The employee filed a lawsuit against the bank, the FDIC and the background screening company that performed the employment background check.  Today, we learned that the FDIC granted a waiver to Eggers clearing the way for him to be employed by Wells Fargo, or any other financial institution.

I think this is great news and I hope that Wells Fargo rehires him.

The vultures are clearly circling here.

Here’s what I don’t like.  Eggers’ attorneys are setting the stage for a class action lawsuit against the FDIC, the bank and the company that performed the employment background check.  A document filed by Eggers’ attorney with the Iowa state Civil Right Commission included the following passage:

“This complaint is intended to place Wells Fargo, First Advantage, and the FDIC on notice of class-wide intentional and unintentional forms of systemic discrimination affecting protected classes of applicants and employees who are adversely affected by the above-mentioned background check policy,”

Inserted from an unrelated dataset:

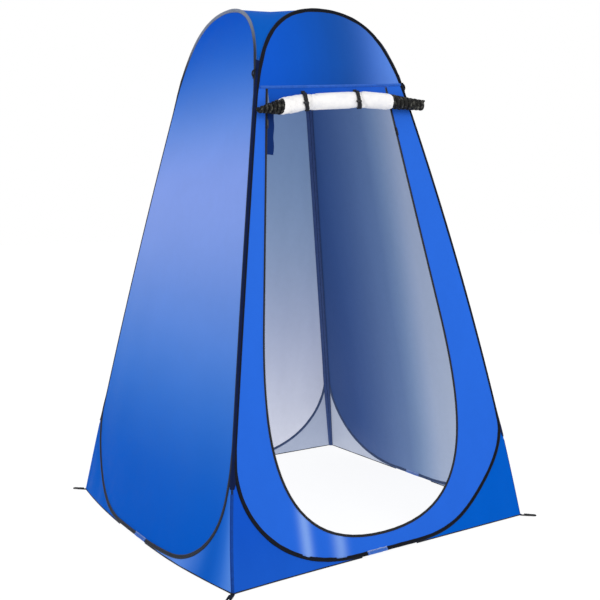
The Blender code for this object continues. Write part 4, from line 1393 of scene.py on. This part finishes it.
def make_peg_loop(corner, sx, sy):
    """A webbing loop folded flat at the foot of a corner, with the eye for a peg."""
    node = f"peg_loop_{corner}"
    joint = JOINTS[node]
    body = joint["child"]
    foot = np.array(joint["pos_m"]) + (0.0, 0.0, PEG_LIFT)
    if corner == DRIFT_CORNER:
        foot = foot + DRIFT
    out = np.array((sx, sy, 0.0)) / math.sqrt(2)
    beside = np.array((-sy, sx, 0.0)) / math.sqrt(2)
    up = np.array((0.0, 0.0, 1.0))
    turn = np.linspace(-math.pi / 2, math.pi / 2, 13)[1:-1]
    eye = PEG_LENGTH - PEG_HALF - 0.0035
    right = level_path(np.linspace(0.001, eye, 14), -PEG_HALF)
    bend = np.column_stack((eye + PEG_HALF * np.cos(turn), PEG_HALF * np.sin(turn)))
    flat = np.vstack((right, bend, right[::-1] * (1.0, -1.0)))

    base = foot + np.outer(np.linspace(0.0, PEG_SEWN, 8), out)
    under = foot - up * PEG_SUNK + np.outer(np.linspace(-PEG_ROOT, 0.0, 6), out)
    for kind, rider, path, replaced in (
            ("peg_webbing", body, foot + flat @ np.array((out, beside)), node),
            ("peg_pad", body, base, None), ("peg_root", joint["parent"], under, None)):
        sweep(f"{kind}_{corner}", rider, path, up, ribbon(kind), "webbing_black", "webbing",
              node=replaced)
    across = (-PEG_ROWS, PEG_ROWS)
    rows = [(base[1:-1] + beside * a + up * PEG_THREAD, up) for a in across]
    rows += [(foot + out * r + np.outer(across, beside) + up * PEG_THREAD, up)
             for r in (0.004, PEG_SEWN - 0.004)]
    add_stitches(f"peg_stitching_{corner}", rows, "thread_black", body)


def make_guy_loop(corner, side, sign):
    """A small braided loop on the outer face of the binding, high on a corner."""
    low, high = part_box(f"guy_loop_{corner}")
    v = (low.z + high.z) / 2 * SLOPE
    edge = sign * (edge_u(v) - HOOP_INSET)
    _, along, up, out = AXES[side]
    angles = np.linspace(0.0, math.pi, 25)
    arc = np.column_stack((np.cos(angles), np.sin(angles))) * GUY_HALF
    sweep(f"guy_cord_{corner}", side, place(side, (edge, v), BEAD_R * 0.7) + arc @ np.array((up, out)),
          along, circle(1.0, 8) * GUY_CORD, "cord_black", "cord", node=f"guy_loop_{corner}",
          scale=1.0 + 0.10 * np.sin(np.arange(25) * 2.2))
    rows = v + np.linspace(-GUY_TAB_HALF, GUY_TAB_HALF, 9)
    side_sweep(f"guy_tab_{corner}", side, np.column_stack((np.full(9, edge), rows)),
               ribbon("guy_tab"), "webbing_black", "webbing", w=BEAD_R + 0.0002)


# ---------------------------------------------------------------- stage

CAMERA_PLACE = (-1.8324, -2.9386, 1.1431)
CAMERA_AZIMUTH = math.radians(-32.6618)
CAMERA_ELEVATION = math.radians(5.3153)
CAMERA_ROLL = math.radians(-0.6334)
CAMERA_LENS = 52.536
FLOOR_HALF = 40.0
FLOOR_Z = -0.001
FLOOR_TONE = (0.16, 0.16, 0.16, 1.0)
FLOOR_GLOW = 0.90
WHITE = (1.0, 1.0, 1.0, 1.0)
WORLD_LIGHT = 0.85          # of the backdrop's own brightness
LAMPS = {"key": ((1.5, -4.5, 3.6), 2.5, 60.0), "fill": ((-4.5, 1.0, 3.0), 3.0, 25.0)}
TENT_MIDDLE = Vector((0.0, 0.0, 0.9))


def make_camera():
    """The camera looks from CAMERA_PLACE; azimuth 0 looks along +Y, roll turns the picture."""
    data = bpy.data.cameras.new("camera")
    data.lens = CAMERA_LENS
    data.sensor_width = 36.0
    camera = add_object("camera", data)
    a, e = CAMERA_AZIMUTH, CAMERA_ELEVATION
    back = Vector((math.sin(a) * math.cos(e), -math.cos(a) * math.cos(e), math.sin(e)))
    right = Vector((math.cos(a), math.sin(a), 0.0))
    up = back.cross(right)
    rolled_right = right * math.cos(CAMERA_ROLL) + up * math.sin(CAMERA_ROLL)
    rolled_up = up * math.cos(CAMERA_ROLL) - right * math.sin(CAMERA_ROLL)
    axes = Matrix((rolled_right, rolled_up, back)).transposed().to_4x4()
    camera.matrix_world = Matrix.Translation(CAMERA_PLACE) @ axes
    bpy.context.scene.camera = camera


def make_floor():
    """A wide pale floor that keeps only a faint shadow."""
    mesh = bpy.data.meshes.new("floor")
    square = [(x * FLOOR_HALF, y * FLOOR_HALF, FLOOR_Z) for x, y in ((-1, -1), (1, -1), (1, 1), (-1, 1))]
    mesh.from_pydata(square, [], [(0, 1, 2, 3)])
    look = Look("floor_pale", 0.9, 0.0)
    look.set("Emission Color", WHITE)
    look.set("Emission Strength", FLOOR_GLOW)
    mesh.materials.append(look.done(FLOOR_TONE))
    add_object("floor", mesh)


def add_softbox(name, spot, size, power):
    """A square lamp that faces the middle of the tent."""
    data = bpy.data.lights.new(name, "AREA")
    data.shape = "RECTANGLE"
    data.size = data.size_y = size
    data.energy = power
    facing = (TENT_MIDDLE - Vector(spot)).to_track_quat("-Z", "Y")
    add_object(name, data).matrix_world = Matrix.Translation(spot) @ facing.to_matrix().to_4x4()


def make_light():
    world = bpy.data.worlds.new("studio")
    bpy.context.scene.world = world
    world.use_nodes = True
    nodes, links = world.node_tree.nodes, world.node_tree.links
    shade = nodes["Background"]
    shade.inputs["Color"].default_value = WHITE
    path = nodes.new("ShaderNodeLightPath")
    level = nodes.new("ShaderNodeMapRange")
    level.inputs[3].default_value = WORLD_LIGHT
    level.inputs[4].default_value = 1.0
    links.new(path.outputs["Is Camera Ray"], level.inputs[0])
    links.new(level.outputs[0], shade.inputs["Strength"])
    for name, lamp in LAMPS.items():
        add_softbox(name, *lamp)
    bpy.context.scene.view_settings.view_transform = "Standard"


# ---------------------------------------------------------------- all together

for side in SIDES:
    make_binding(side)
    make_gores(side)
    make_roof(side)
    make_threads(side)
    if side != "front":
        make_plain_panel(side)
make_front_panels()
for corner in CORNERS:
    make_corner(corner)
make_header()
make_zip()
for side in ("left", "right"):
    finish_hard(f"zip_slider_{side}", "zip_lacquer_black")
    finish_hard(f"zip_pull_{side}", "zip_lacquer_black")
    finish_hard(f"tie_toggle_{side}", "toggle_plastic_black")
make_flap()
make_roll()
make_coil("roll_end_left", ROLL_WHITE[0] + 0.006, ROLL_ENDS[0], (0.0285, 0.0100), 6)
make_coil("roll_end_right", ROLL_WHITE[1] - 0.006, ROLL_ENDS[1], (0.0280, 0.0200), 8)
make_strip()
for side, x in zip(("left", "right"), TIE_X):
    make_tie(side, x)
for corner, sx, sy in (("front_left", -1, -1), ("front_right", 1, -1), ("back_left", -1, 1),
                       ("back_right", 1, 1)):
    make_peg_loop(corner, sx, sy)
for corner, side, sign in (("front_left", "left", 1), ("front_right", "right", -1),
                           ("back_right", "back", -1), ("back_left", "back", 1)):
    make_guy_loop(corner, side, sign)
make_camera()
make_floor()
make_light()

Sorry, but I smell a rat.  First, the bank did nothing wrong by following the FDIC’s guidelines.  None of us like the fact that Eggers was terminated, but if we faced similar repercussions  we’d all do the same thing.  If the bank chooses not to hire him back due to the conviction, then they have a problem on their hands.  But I highly doubt they would do that.  From the background screening company’s standpoint, they simply reported the information they found.  It was accurate and it was legally reportable.  And, they had nothing to do with the hiring decision. How could they possibly be held accountable for doing their job?

If anyone bears responsibility here, it’s the FDIC, but even they have corrected their actions by granting the waiver.  However, they too have a responsibility to protect consumers.  They may have done so too broadly and my guess is that they will make these waivers a little easier to obtain in the future.

Last thought, and I’ll thank Angela Bosworth for the assist on this one, but who would be the protected class on this one?  Eggers isn’t a minority.  If anything, they could claim age discrimination.  How many older people have been denied employment by the bank because they had a similar criminal record?